When everybody's in place and the board has been truly bipartisan, the result has been deadlock. The four commissioners, bitterly divided along party lines, have been unable to adopt even basic policies. Under federal law, for instance, New York must adopt a list of acceptable forms of voter identification, but three months before the presidential election, the Democrats and Republicans on the board are still fighting over it. Local election officials, who have already started preparing election materials and training poll workers for November, are rightfully unhappy. There is a very real possibility that eligible voters will be turned away this year because of all the confusion.

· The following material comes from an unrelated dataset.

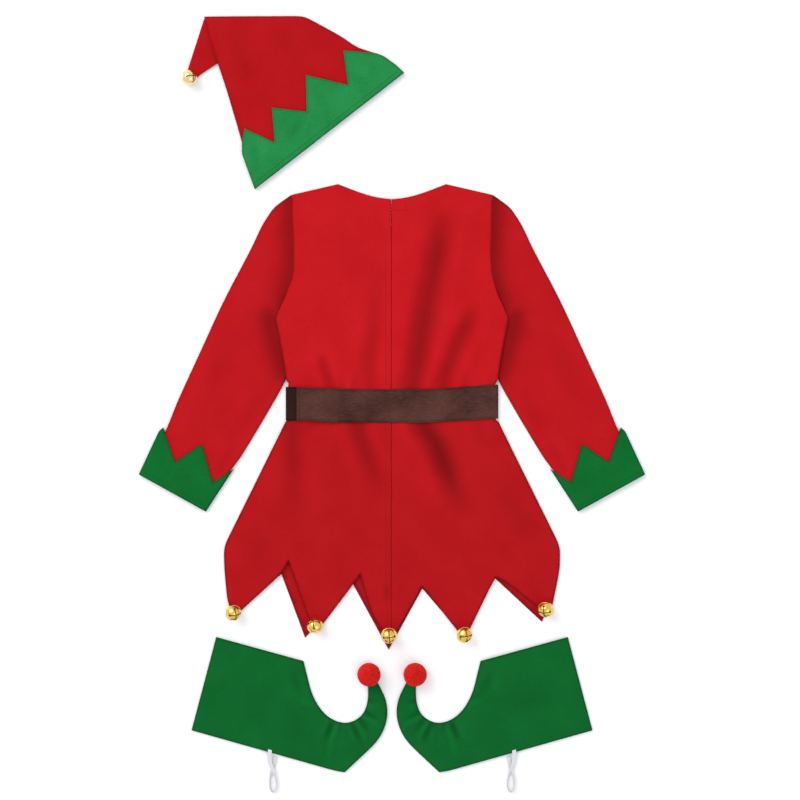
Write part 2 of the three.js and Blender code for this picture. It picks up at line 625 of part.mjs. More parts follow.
for (const [name, side] of [['left', -1], ['right', 1]]) {
  add(`shoe_${name}_under`, shoeHalf(side, false), greenFelt);
  add(`shoe_${name}_upper`, shoeHalf(side, true), greenFelt);
  add(`elastic_${name}`, elastic(side), whiteElastic);
  add(`pompom_${name}`, pompom(side), redWool);
}

// Jingle bells: a thin brass ball with crossed slots ending in holes, sewn on by its loop
const bellTable = [
  { name: 'bell_hem_1', x: -237, y: -312, tilt: 28, turn: 60 },
  { name: 'bell_hem_2', x: -115, y: -331.5, tilt: 38, turn: 200 },
  { name: 'bell_hem_3', x: -4.5, y: -346, tilt: 10, turn: 20 },
  { name: 'bell_hem_4', x: 108.6, y: -345, tilt: 16, turn: 75 },
  { name: 'bell_hem_5', x: 230, y: -307, tilt: 30, turn: 320 },
  { name: 'bell_hat', x: -303, y: 487.5, tilt: 40, turn: 110 },
];
const SLOT_LENGTH = 1.72 * BELL_RADIUS;
const SLOT_TURN = 0.11;
const LOOP_DROP = 1.1;

function bellShell() {
  const arc = (radius, from, to, count) => steps(from, to, count).map((angle) => new THREE.Vector2(
    Math.max(0, radius * Math.sin(THREE.MathUtils.degToRad(angle))),
    radius * Math.cos(THREE.MathUtils.degToRad(angle)),
  ));
  const ball = (radius, count) =>
    toSolid(new THREE.LatheGeometry(arc(radius, 180, 0, count), 12).rotateX(Math.PI / 2));
  const outside = ball(BELL_RADIUS, 8);
  const inside = ball(BELL_RADIUS - BELL_WALL, 6);
  let shell = outside.subtract(inside);
  for (const turn of [0, Math.PI / 2]) {
    const slot = new THREE.BoxGeometry(BELL_SLOT_WIDTH, SLOT_LENGTH, BELL_RADIUS);
    slot.translate(0, 0, BELL_RADIUS);
    slot.rotateZ(turn + SLOT_TURN);
    shell = shell.subtract(toSolid(slot));
  }
  const loop = new THREE.TorusGeometry(BELL_LOOP_RADIUS, BELL_LOOP_WIRE, 4, 8);
  loop.rotateX(Math.PI / 2);
  loop.translate(0, 0, -BELL_RADIUS - LOOP_DROP);
  return shell.add(toSolid(loop));
}

const bell = bellShell();
for (const row of bellTable) {
  const tilt = THREE.MathUtils.degToRad(row.tilt);
  const turn = THREE.MathUtils.degToRad(row.turn);
  const lean = new THREE.Quaternion().setFromAxisAngle(
    new THREE.Vector3(Math.cos(turn), Math.sin(turn), 0), tilt);
  const geometry = toGeometry(bell);
  geometry.applyQuaternion(lean);
  geometry.computeBoundingBox();
  const lift = 2 * PLY - geometry.boundingBox.min.z;
  geometry.translate(row.x, row.y, lift);
  const mesh = new THREE.Mesh(geometry, brass);
  mesh.name = row.name;
  costume.add(mesh);
}

export default costume;
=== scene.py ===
# A child's elf costume laid flat with its back up: felt tunic, belt, hat and two shoe covers.
# Sizes in the tables are millimetres; meshes are made in metres.
import math
import random

import bmesh
import bpy
import numpy as np
from mathutils import Matrix, Vector
from mathutils.bvhtree import BVHTree
from mathutils.geometry import delaunay_2d_cdt


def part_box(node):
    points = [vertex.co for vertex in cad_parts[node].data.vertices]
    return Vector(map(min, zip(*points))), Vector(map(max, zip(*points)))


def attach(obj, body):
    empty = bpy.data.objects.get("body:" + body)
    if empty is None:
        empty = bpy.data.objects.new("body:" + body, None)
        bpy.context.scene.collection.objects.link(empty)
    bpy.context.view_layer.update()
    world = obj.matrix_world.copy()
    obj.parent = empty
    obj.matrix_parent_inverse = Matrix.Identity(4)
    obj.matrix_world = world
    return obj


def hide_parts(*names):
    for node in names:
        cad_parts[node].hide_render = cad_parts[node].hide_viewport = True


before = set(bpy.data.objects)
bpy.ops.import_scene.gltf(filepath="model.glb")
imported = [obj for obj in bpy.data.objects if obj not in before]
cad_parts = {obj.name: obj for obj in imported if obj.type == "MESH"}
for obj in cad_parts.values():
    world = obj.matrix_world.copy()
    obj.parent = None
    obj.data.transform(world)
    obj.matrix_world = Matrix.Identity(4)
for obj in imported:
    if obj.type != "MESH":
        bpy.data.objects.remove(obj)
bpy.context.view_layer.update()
bpy.ops.object.select_all(action="DESELECT")

MM = 0.001
CLOTH = 1.5
SEAM_GAP = 0.3
BELT_THICKNESS = 1.8
BELT_MIDDLE_Y = -3.0
SEAM_X = -0.75
SPACING = 3.6
CORNER_DEGREES = 35
SKIRT_CORNER_DEGREES = 22
SHORTEST_EDGE = 0.5
SPUR_DEGREES = 168
UP = Vector((0, 0, 1))


# Camera: straight above the middle of the costume
VIEW_WIDTH = 1200
VIEW_CENTRE = (12, 6)
CAMERA_LENS = 100
CAMERA_SENSOR = 36
VIEW_PLANE = 5


def make_camera():
    data = bpy.data.cameras.new("camera")
    data.lens = CAMERA_LENS
    data.sensor_width = CAMERA_SENSOR
    camera = bpy.data.objects.new("camera", data)
    height = VIEW_WIDTH * CAMERA_LENS / CAMERA_SENSOR + VIEW_PLANE
    camera.location = (VIEW_CENTRE[0] * MM, VIEW_CENTRE[1] * MM, height * MM)
    bpy.context.scene.collection.objects.link(camera)
    bpy.context.scene.camera = camera


make_camera()


# Materials
def linear(code):
    """An sRGB hex value as the linear colour that a shader takes."""
    channels = [int(code[i:i + 2], 16) / 255 for i in (1, 3, 5)]
    return [c / 12.92 if c <= 0.04045 else ((c + 0.055) / 1.055) ** 2.4 for c in channels] + [1]


def add(tree, kind, sockets=None, **settings):
    """One shader node with its settings, its socket values and its links."""
    node = tree.nodes.new("ShaderNode" + kind)
    for key, value in settings.items():
        setattr(node, key, value)
    for socket, value in (sockets or {}).items():
        if isinstance(value, bpy.types.NodeSocket):
            tree.links.new(value, node.inputs[socket])
        else:
            node.inputs[socket].default_value = value
    return node


def new_material(name):
    material = bpy.data.materials.new(name)
    material.use_nodes = True
    material.node_tree.nodes.clear()
    return material, material.node_tree


# Mix node sockets for colours
FACTOR, COLOUR_A, COLOUR_B, MIXED = 0, 6, 7, 2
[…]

The board cannot be held accountable by the public. In Florida, where Secretary of State Glenda Hood has done some outrageous things this year, the news media and the public have been able to apply pressure on her personally, with some success. Ms. Hood was forced last month to abandon her state's flawed felon-purge list. New York's election policies are made by little-known bureaucrats who answer only to the political bosses who put them in place. Earlier this year, when we tried to determine whether New York voters had been improperly removed from the rolls in a Florida-style purge, the board's chief spokesman simply hung up the phone.

At the local level, New York's elections offices are just as bad. In the name of bipartisanship, even low-level positions are assigned to the two parties and filled by party leaders. In New York City, there are Democratic voting-machine repairmen, and Republican ones. This system has turned election offices into patronage mills, where political connections trump the ability to do the job. Rather than removing politics, this structure puts it front and center. New York City's chief voter registration official, a key position in election management, is the mother of a Republican congressman.

As with most problems in state government, the governor and the Legislature deserve a good part of the blame. There is a large pot of federal money available to New York, and all states, to replace antiquated voting machines, but the Legislature has failed to adopt machine standards. Since federal law requires that the machines be ready by 2006, the delay makes it likely that there will be significant problems, and added expense, when the machines are rushed into place. The state has been equally negligent about starting work on a statewide computerized voter database, which must also be in place by 2006. If voter registration records in the state are a mess in two years, this will be why.

There is no ideal way to administer elections, but New York's system combines the worst parts of all systems. The public would be better served by transferring responsibility for elections to the attorney general's office, which could be expected to professionalize election management and could be held responsible by the voters for failing to do the job right. The attorney general, who is elected with a party endorsement, should then appoint, as some secretaries of state now do, a member of the opposite party as director of the elections division.

At the local level, election staff positions should be converted into civil service posts. In New York City, elections officials are right to complain that salaries are too low to attract competent staff, especially the skilled computer experts who will be needed to maintain the next generation of voting machines. But salary increases should be tied to a switch to merit-based hiring.

As for the governor and Legislature, the public should make it clear that in these days of increasing concern about the government's ability to run fair elections, their failure to do basic things like adopting timely and adequate voting-machine standards is unacceptable. When new voting machines are put in place in 2006, the voters may want to use them to drive this point home.